Als er mit 14 Jahren in die siebte Klasse gekommen ist, hat er kaum gelacht und so gewirkt, als ob er in seiner eigenen Welt eingeschlossen wäre. Obaidehs Leistungen waren so schlecht, dass er in eine Sonderklasse wechseln musste. Auch die Gebärdensprache beherrschte der gehörlose Junge kaum. Im Laufe des Schuljahres blühte er jedoch auf im Internat des „Holy Land Institute for the Deaf“ (HLID).
Die Gehörlosenschule wurde vor mehr als 50 Jahren von der „Episcopal Church in Jerusalem and the Middle East“ gegründet. Es war das erste Institut in Jordanien für Kinder mit Behinderungen. „Wir glauben an eine Welt, in der alle als gleichwertig zu betrachten sind, sowohl in den Augen der Menschen als auch in den Augen des Schöpfers, des Herrn, unseres Gottes “, lautet das Credo der Partnerorganisation von Brot für die Welt. Diese hat sich seit den Anfängen immer weiter vergrößert und weiterentwickelt. Inzwischen sind mehr als ein Dutzend Abteilungen unter dem Dach von HLID. Dazu gehören die Schule für gehörlose und taubblinde Menschen, ein Internat, die Ausbildung von Lehrerinnen und Lehrern sowie die Betreuung gehörloser Kinder in Gemeinden.
Eine weitere Komponente der Tätigkeit ist die gezielte Förderung jordanischer Jugendlicher mit Hörbehinderungen. Durch eine Berufsausbildung sollen sie eine Chance auf dem Arbeitsmarkt erhalten. Im Durchschnitt nehmen rund 40 Schülerinnen und Schüler an der Berufsausbildung teil. Sie können Automechaniker oder Metallarbeiter werden, Teppichweberin oder Kinderbetreuerin.
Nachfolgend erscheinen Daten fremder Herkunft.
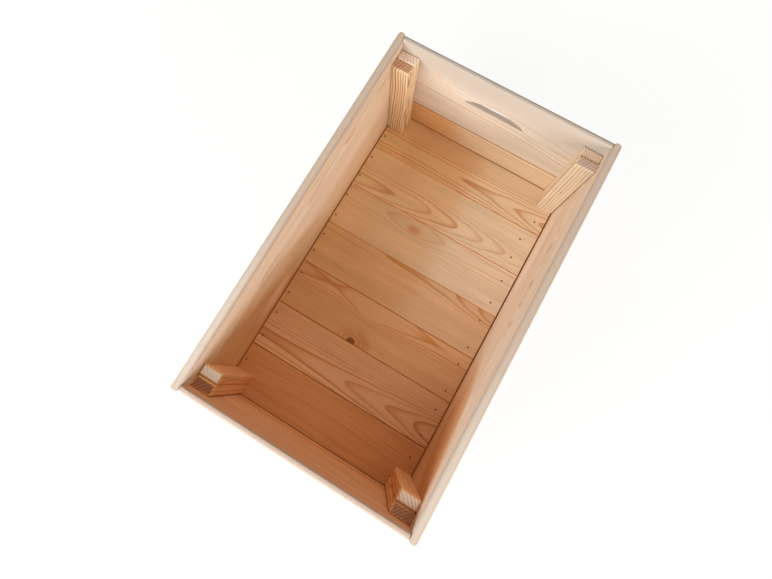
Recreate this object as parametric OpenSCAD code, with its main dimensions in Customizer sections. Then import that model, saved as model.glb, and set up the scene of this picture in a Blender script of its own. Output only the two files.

Ziel ist es, die Jugendlichen in den Arbeitsmarkt zu integrieren, damit sie ihren Lebensunterhalt selbst bestreiten können. HLID hat aber auch zum Ziel, in den Nachbarländern die Aus- und Fortbildung für Gehörlose zu etablieren. Eine weitere Komponente ist nämlich ein Fortbildungsinstitut für Lehrerinnen und Lehrer sowie Assistenzlehrerinnen und –lehrer. Auch gehörlose Mitarbeitende nehmen daran teil. Das Ausbildungsprogramm besuchen jährlich bis zu 200 Teilnehmerinnen und Teilnehmer. Der Hauptstandort der Abteilung ist zwar Jordanien.
Kurse werden aber auch im Irak, in Ägypten oder im Westjordanland angeboten. Die Lehrkräfte dort lernen neue Methoden, Theorien und Ideen kennen. Damit erhalten sie neue Impulse für ihre Arbeit, nachdem sie oft jahrzehntelang an keinen Fortbildungen mehr teilnehmen konnten. Angesichts der vielen Menschen, die aus Syrien fliehen mussten, startete HLID 2013 im Flüchtlingslager Zaatari gemeinsam mit der gastgebenden Gemeinde Programme für Menschen mit Behinderungen. Die Vorschularbeit für Kinder mit Behinderungen wurde auf ein weiteres Flüchtlingslager ausgeweitet, das Camp Azraq. Es sei wichtig, dass die Kinder nicht entscheidende Jahre des Lernens verpassen, betonen die Verantwortlichen bei HLID.
Für die Vorschularbeit wurden 25 junge syrische Frauen und Männern zu Assistenzlehrerinnen und –lehrern ausgebildet. Damit ist die Hoffnung verbunden, dass sie im Falle der späteren Rückkehr in ihre Heimat mit dem erworbenen Knowhow die ehemaligen Schulen für Kinder mit Behinderungen mit aufbauen können.